■ **PROBLEM DETAILS**: Restate, word for word, all of the material shown below.

■ **DATA LINES**:

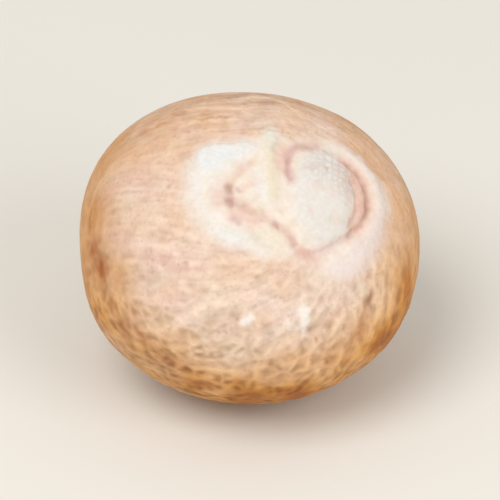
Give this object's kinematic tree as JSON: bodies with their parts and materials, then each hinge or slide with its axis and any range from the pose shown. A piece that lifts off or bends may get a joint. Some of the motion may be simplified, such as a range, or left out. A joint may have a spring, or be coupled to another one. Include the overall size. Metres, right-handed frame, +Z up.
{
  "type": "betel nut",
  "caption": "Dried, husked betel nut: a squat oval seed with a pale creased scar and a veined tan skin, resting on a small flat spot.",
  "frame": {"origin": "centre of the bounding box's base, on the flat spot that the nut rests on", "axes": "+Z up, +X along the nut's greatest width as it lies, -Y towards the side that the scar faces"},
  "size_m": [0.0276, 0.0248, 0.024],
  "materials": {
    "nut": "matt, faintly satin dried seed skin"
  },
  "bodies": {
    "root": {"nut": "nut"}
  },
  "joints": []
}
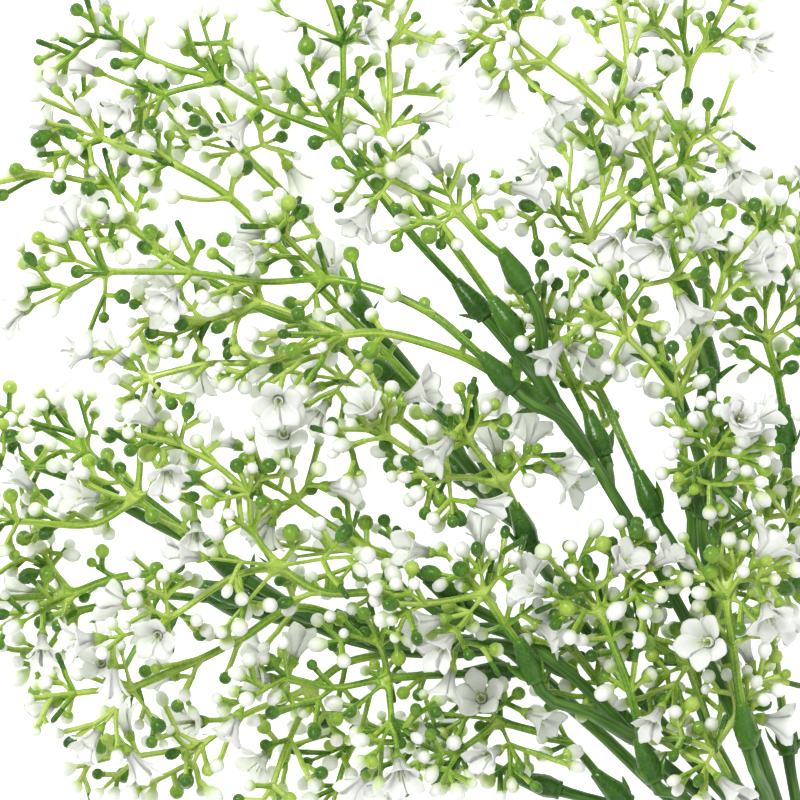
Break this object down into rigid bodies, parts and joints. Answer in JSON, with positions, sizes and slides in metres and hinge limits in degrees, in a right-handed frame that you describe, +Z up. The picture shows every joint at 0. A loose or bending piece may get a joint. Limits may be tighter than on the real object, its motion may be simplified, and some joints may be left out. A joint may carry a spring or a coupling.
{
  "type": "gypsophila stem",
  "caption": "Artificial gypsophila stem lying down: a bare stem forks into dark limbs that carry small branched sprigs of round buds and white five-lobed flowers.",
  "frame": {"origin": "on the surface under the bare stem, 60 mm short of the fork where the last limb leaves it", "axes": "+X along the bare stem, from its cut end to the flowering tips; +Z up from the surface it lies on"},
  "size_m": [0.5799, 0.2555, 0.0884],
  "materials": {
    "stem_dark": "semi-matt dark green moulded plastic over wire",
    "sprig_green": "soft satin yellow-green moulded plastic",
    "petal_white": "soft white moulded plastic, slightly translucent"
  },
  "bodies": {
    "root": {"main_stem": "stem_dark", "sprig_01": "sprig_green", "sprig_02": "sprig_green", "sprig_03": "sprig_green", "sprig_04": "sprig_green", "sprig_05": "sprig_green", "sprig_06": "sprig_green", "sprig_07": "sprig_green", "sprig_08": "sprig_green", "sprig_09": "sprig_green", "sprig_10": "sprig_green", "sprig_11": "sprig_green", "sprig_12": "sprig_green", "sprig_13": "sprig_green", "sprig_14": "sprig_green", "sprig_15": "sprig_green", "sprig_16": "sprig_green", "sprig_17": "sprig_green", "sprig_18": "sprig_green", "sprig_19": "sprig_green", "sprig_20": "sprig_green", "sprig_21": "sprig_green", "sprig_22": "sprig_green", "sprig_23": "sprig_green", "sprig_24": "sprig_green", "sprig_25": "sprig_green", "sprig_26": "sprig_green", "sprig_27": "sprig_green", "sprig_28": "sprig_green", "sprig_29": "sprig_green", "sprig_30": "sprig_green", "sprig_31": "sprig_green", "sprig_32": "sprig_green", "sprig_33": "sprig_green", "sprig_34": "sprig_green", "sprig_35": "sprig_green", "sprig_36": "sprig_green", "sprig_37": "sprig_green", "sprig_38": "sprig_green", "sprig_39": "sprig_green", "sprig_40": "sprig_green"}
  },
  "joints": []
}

■ **EXERCISE OUTPUT**:
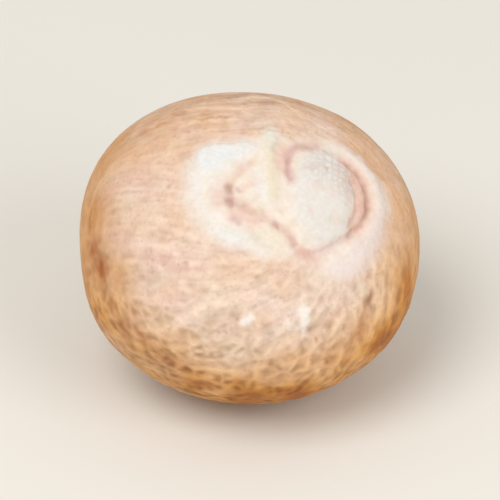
Give this object's kinematic tree as JSON: bodies with their parts and materials, then each hinge or slide with its axis and any range from the pose shown. A piece that lifts off or bends may get a joint. Some of the motion may be simplified, such as a range, or left out. A joint may have a spring, or be coupled to another one. Include the overall size. Metres, right-handed frame, +Z up.
{
  "type": "betel nut",
  "caption": "Dried, husked betel nut: a squat oval seed with a pale creased scar and a veined tan skin, resting on a small flat spot.",
  "frame": {"origin": "centre of the bounding box's base, on the flat spot that the nut rests on", "axes": "+Z up, +X along the nut's greatest width as it lies, -Y towards the side that the scar faces"},
  "size_m": [0.0276, 0.0248, 0.024],
  "materials": {
    "nut": "matt, faintly satin dried seed skin"
  },
  "bodies": {
    "root": {"nut": "nut"}
  },
  "joints": []
}
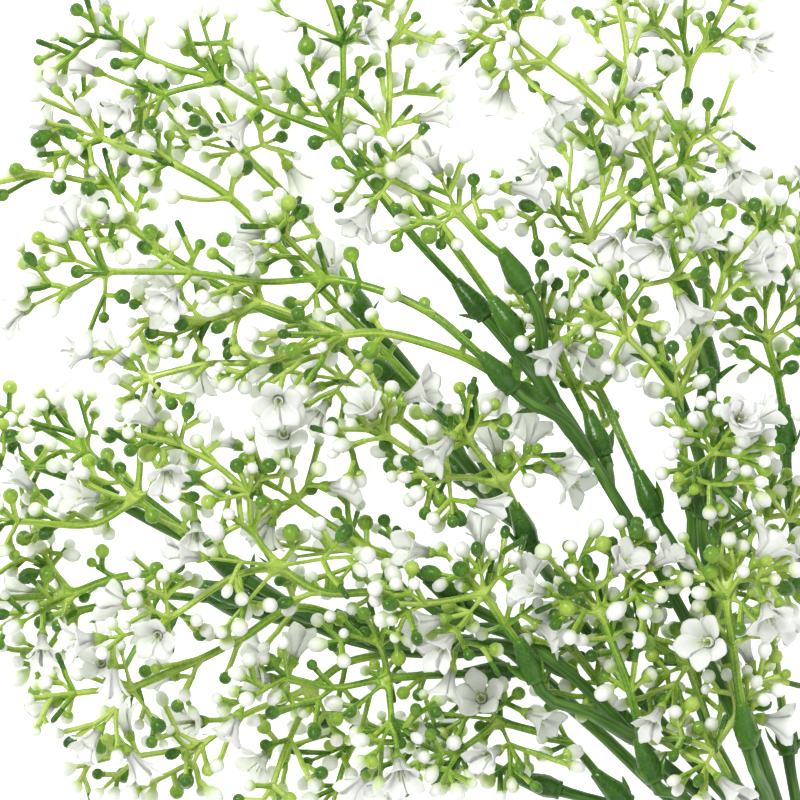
Break this object down into rigid bodies, parts and joints. Answer in JSON, with positions, sizes and slides in metres and hinge limits in degrees, in a right-handed frame that you describe, +Z up. The picture shows every joint at 0. A loose or bending piece may get a joint. Limits may be tighter than on the real object, its motion may be simplified, and some joints may be left out. A joint may carry a spring or a coupling.
{
  "type": "gypsophila stem",
  "caption": "Artificial gypsophila stem lying down: a bare stem forks into dark limbs that carry small branched sprigs of round buds and white five-lobed flowers.",
  "frame": {"origin": "on the surface under the bare stem, 60 mm short of the fork where the last limb leaves it", "axes": "+X along the bare stem, from its cut end to the flowering tips; +Z up from the surface it lies on"},
  "size_m": [0.5799, 0.2555, 0.0884],
  "materials": {
    "stem_dark": "semi-matt dark green moulded plastic over wire",
    "sprig_green": "soft satin yellow-green moulded plastic",
    "petal_white": "soft white moulded plastic, slightly translucent"
  },
  "bodies": {
    "root": {"main_stem": "stem_dark", "sprig_01": "sprig_green", "sprig_02": "sprig_green", "sprig_03": "sprig_green", "sprig_04": "sprig_green", "sprig_05": "sprig_green", "sprig_06": "sprig_green", "sprig_07": "sprig_green", "sprig_08": "sprig_green", "sprig_09": "sprig_green", "sprig_10": "sprig_green", "sprig_11": "sprig_green", "sprig_12": "sprig_green", "sprig_13": "sprig_green", "sprig_14": "sprig_green", "sprig_15": "sprig_green", "sprig_16": "sprig_green", "sprig_17": "sprig_green", "sprig_18": "sprig_green", "sprig_19": "sprig_green", "sprig_20": "sprig_green", "sprig_21": "sprig_green", "sprig_22": "sprig_green", "sprig_23": "sprig_green", "sprig_24": "sprig_green", "sprig_25": "sprig_green", "sprig_26": "sprig_green", "sprig_27": "sprig_green", "sprig_28": "sprig_green", "sprig_29": "sprig_green", "sprig_30": "sprig_green", "sprig_31": "sprig_green", "sprig_32": "sprig_green", "sprig_33": "sprig_green", "sprig_34": "sprig_green", "sprig_35": "sprig_green", "sprig_36": "sprig_green", "sprig_37": "sprig_green", "sprig_38": "sprig_green", "sprig_39": "sprig_green", "sprig_40": "sprig_green"}
  },
  "joints": []
}